To back up his point, he highlighted a number of key client successes, beginning with the University of Technology Sydney (UTS):

UTS has switched from Oracle to Rimini Street for improved support and security of its Oracle database and technology platforms. The University faced challenges relating to the pandemic, including a massive shift to online learning and remote work and a growing IT skill shortage. UTS’ Head of IT operations, Brian Kelley, stated that skilled staff are only getting more expensive to hire and retaining these employees just to work on support and operational tasks for their enterprise software is no longer sustainable.

Kelly goes on to say, thanks to Rimini Street, they now have time and budget despair, and they are now looking at developing and deploying additional security measures utilizing a cloud first strategy. The UTS team is no longer worried about how long a patch or an upgrade will take to put into effect, how long it will take to get issues resolved, or how many hours they will have to dedicate to something routine. Rimini Street is taking care of that for them and having such a quick turnaround for support has really eased up their workload.

Ravin also drilled down on South Korea’s Lotte Mart, which switched its Oracle application maintenance support to Rimini Street:

Lotte Mart wanted to focus resources on strategic projects related to business growth and needed a more practical ERP support to better manage its rapidly changing distribution business. Lotte Mart system strategy leader Jung-soo Pyo, stated that Rimini Street made a detailed analysis of Lotte Mart’s current goals, including the necessity to cut cost and resolve service issues with the softer vendor support program, and has instead provided a tailored support service that better meets their needs.

The supplier goes on to note that after the switch to Rimini Street, they have been able to break free from vendor oriented support policies and focus on business oriented service needs, and at the work efficiency of their IT services team has been maximized with a swifter response and support to issues when requested.

My take

An interesting observation from Ravin, one that mirrors what we’re heard from other enterprise players of late:

The challenge is actually execution at a customer level, because they have so many different competing priorities. We have been truly sometimes just pushed to the side with a , ‘We love this, we want to do it, but we have got three other bigger fires we have got to get put out first!’ and that is causing some delays. That is why I noted, it wasn’t really that we lost deals in the third quarter. We lost them to other priorities in the quarter.

That’s not likely to change for a while given the current climate, although Ravin sees reason for some optimism:

I was just down in Orlando, giving a keynote at the Gartner, the biggest symposium of them all. I had 1,200 registrations for my session. It was the largest Gartner said that they have ever had for a vendor. And it was amazing. I think we had 500, 600 people just in the room alone and then it was being simul broadcast in other rooms and things. Amazing. People are very focused on how to optimize the current operating budget - to get that innovation and things that are going to move the needle.
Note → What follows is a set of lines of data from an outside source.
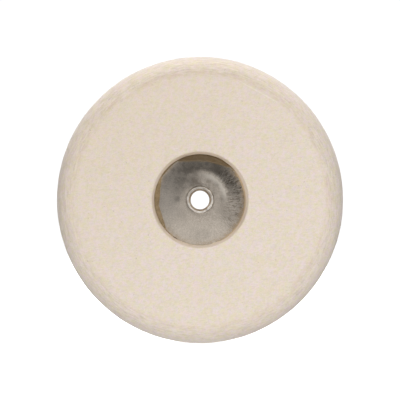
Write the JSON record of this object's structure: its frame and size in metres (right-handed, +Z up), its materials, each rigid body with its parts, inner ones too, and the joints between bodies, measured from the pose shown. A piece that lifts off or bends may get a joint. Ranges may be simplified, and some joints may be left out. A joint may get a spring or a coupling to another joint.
{
  "type": "felt polishing wheel",
  "caption": "Hard felt polishing wheel with a rounded rim, a steel dish set in a recess on each side and a riveted eyelet that takes the arbor.",
  "frame": {"origin": "centre of the arbor bore, on the mid-plane of the felt", "axes": "+Y along the arbor towards the rear side, so the front side faces -Y; +Z up, +X to the right as seen from the front"},
  "size_m": [0.1524, 0.0254, 0.1524],
  "materials": {
    "felt": "dense pressed wool, matte",
    "plated_steel": "dull mottled plating",
    "eyelet_steel": "bright plating",
    "adhesive": "dried brown adhesive, satin"
  },
  "bodies": {
    "root": {"felt_body": "felt", "front_dish": "plated_steel", "rear_dish": "plated_steel", "hub_eyelet": "eyelet_steel", "front_adhesive": "adhesive", "rear_adhesive": "adhesive"}
  },
  "joints": []
}
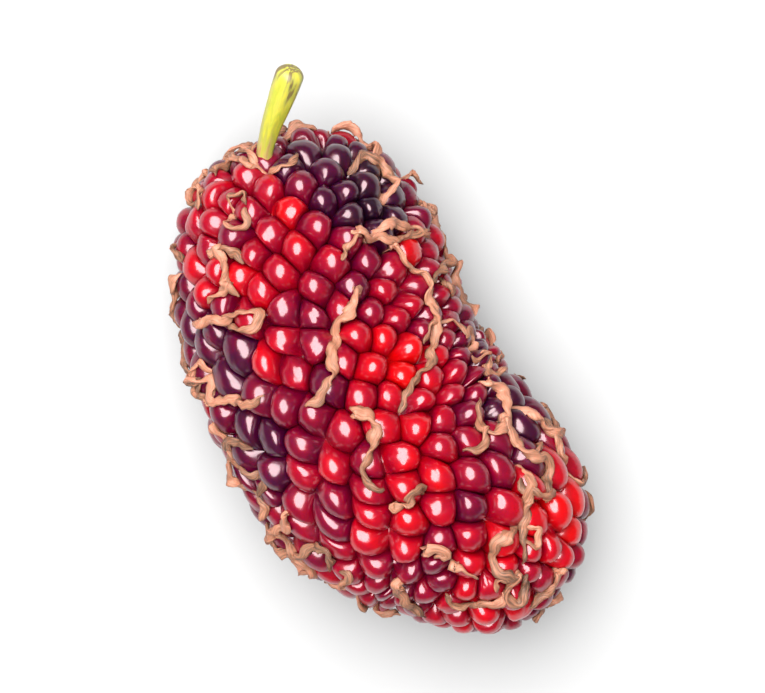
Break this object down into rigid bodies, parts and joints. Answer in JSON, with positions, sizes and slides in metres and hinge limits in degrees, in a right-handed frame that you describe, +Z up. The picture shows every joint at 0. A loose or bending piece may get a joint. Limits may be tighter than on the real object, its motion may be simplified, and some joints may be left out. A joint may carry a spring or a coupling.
{
  "type": "mulberry",
  "caption": "Single picked mulberry lying on its side: a long bumpy head of juicy drupelets with curly dried styles, and a short bare stalk.",
  "frame": {"origin": "on the surface the fruit lies on, below the middle of its bounding box", "axes": "+X along the fruit from its stalk to its tip, +Z up from the surface it lies on"},
  "size_m": [0.0321, 0.0181, 0.0159],
  "materials": {
    "flesh": "glossy",
    "stalk_green": "satin"
  },
  "bodies": {
    "root": {"drupelets": "flesh", "stalk": "stalk_green"}
  },
  "joints": []
}
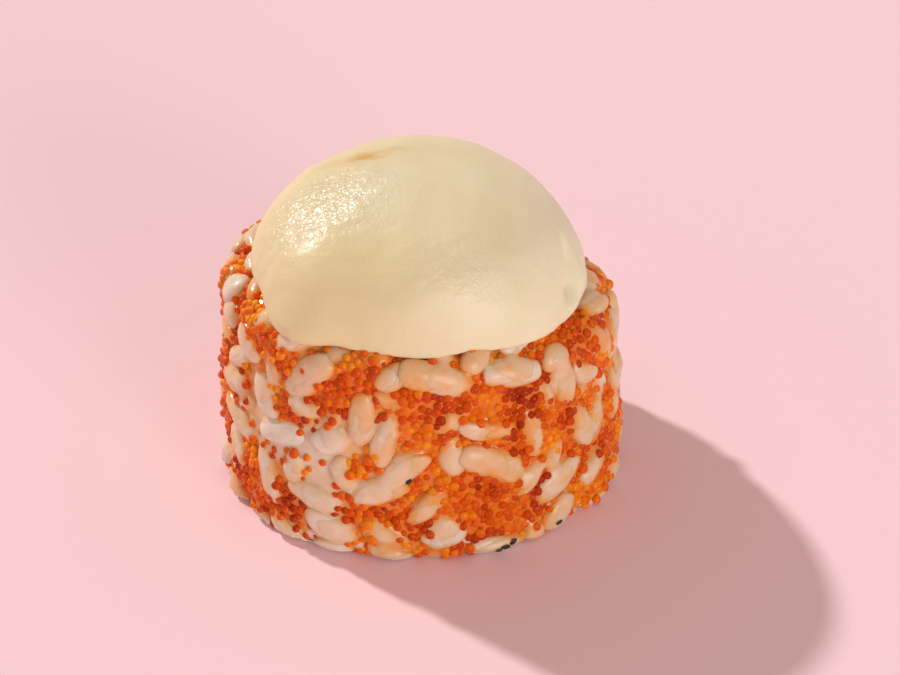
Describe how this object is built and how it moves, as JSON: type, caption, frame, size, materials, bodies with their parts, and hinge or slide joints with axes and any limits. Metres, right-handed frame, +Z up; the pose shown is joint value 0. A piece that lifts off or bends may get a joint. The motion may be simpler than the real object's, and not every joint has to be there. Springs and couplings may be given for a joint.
{
  "type": "baked sushi roll piece",
  "caption": "Slice of an inside-out sushi roll standing on its cut end, rice and orange roe outside, under a domed cap of baked cream sauce",
  "frame": {"origin": "on the surface it stands on, under the middle of its bounding box", "axes": "+Z up through the roll's axis to the cap, -Y towards the picture's camera, +X to the right in the picture"},
  "size_m": [0.0438, 0.0414, 0.0373],
  "materials": {
    "rice": "satin",
    "roe": "gloss",
    "nori": "satin",
    "cream_cheese": "satin",
    "shrimp": "satin",
    "batter": "matte",
    "sauce": "satin"
  },
  "bodies": {
    "root": {"rice_and_roe": "rice", "nori": "nori", "cream_cheese": "cream_cheese", "shrimp": "shrimp", "tempura_batter": "batter", "sauce_cap": "sauce"}
  },
  "joints": []
}
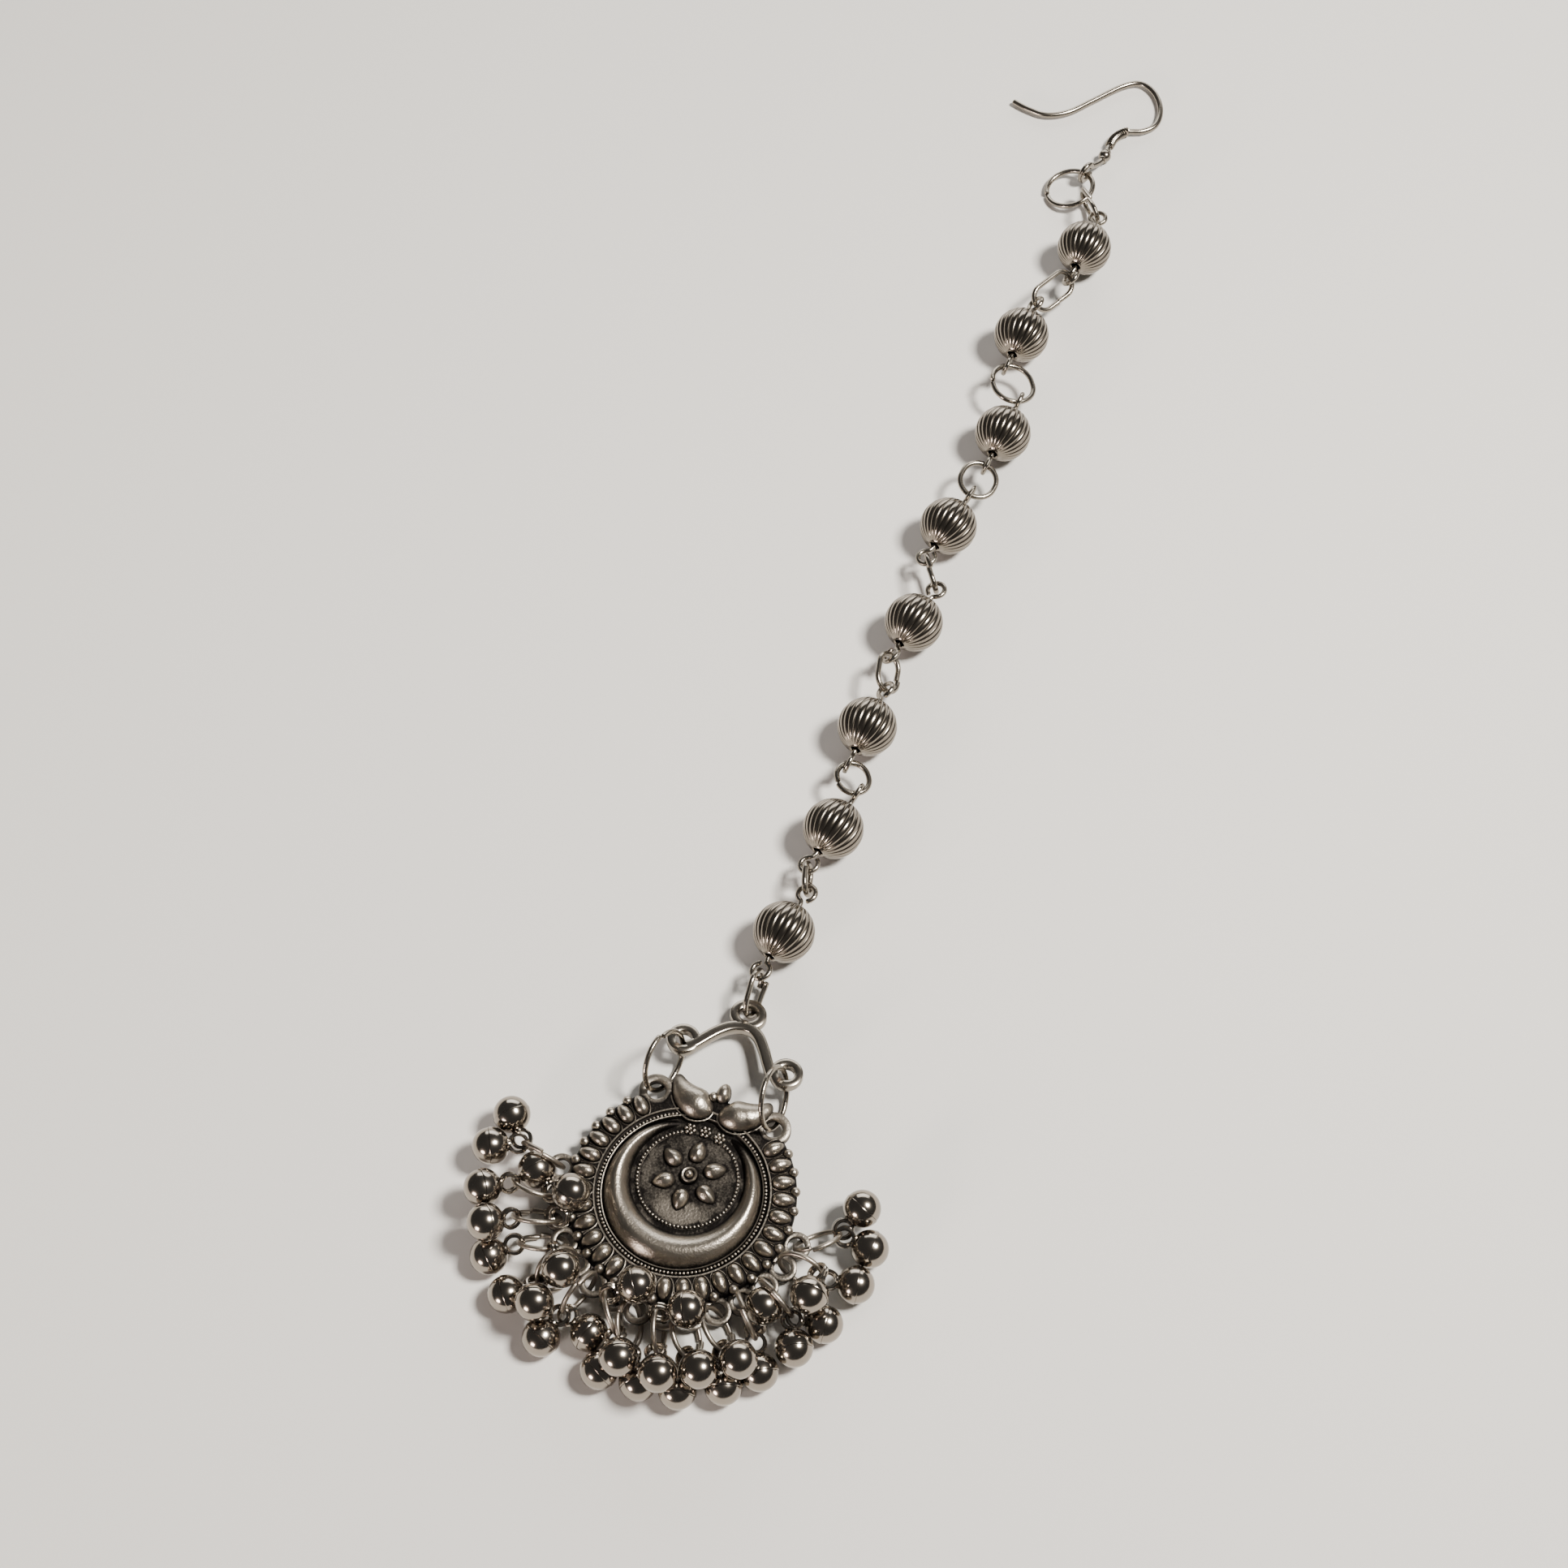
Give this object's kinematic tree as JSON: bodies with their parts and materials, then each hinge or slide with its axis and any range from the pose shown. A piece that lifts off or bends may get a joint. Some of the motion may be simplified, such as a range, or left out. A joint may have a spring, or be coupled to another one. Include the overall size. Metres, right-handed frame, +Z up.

So we are exactly placed where they need to play and where they want to play.

He added:

I will tell you that there are millions of dollars of transactions that I would potentially expect coming out of those events alone, where we met and talked to people for the first time, and some people are already fast tracking deals with us. I do think my number one goal in the world is recognition. If I can get our teams and our value prop and our services and solutions in front of more CIOs, CFOs, CISOs, chiefs of procurement, I’m convinced that we would see tremendous pipeline growth that would get us to those four times, five times type numbers, that would assure some very strong growth numbers in 2023 and beyond.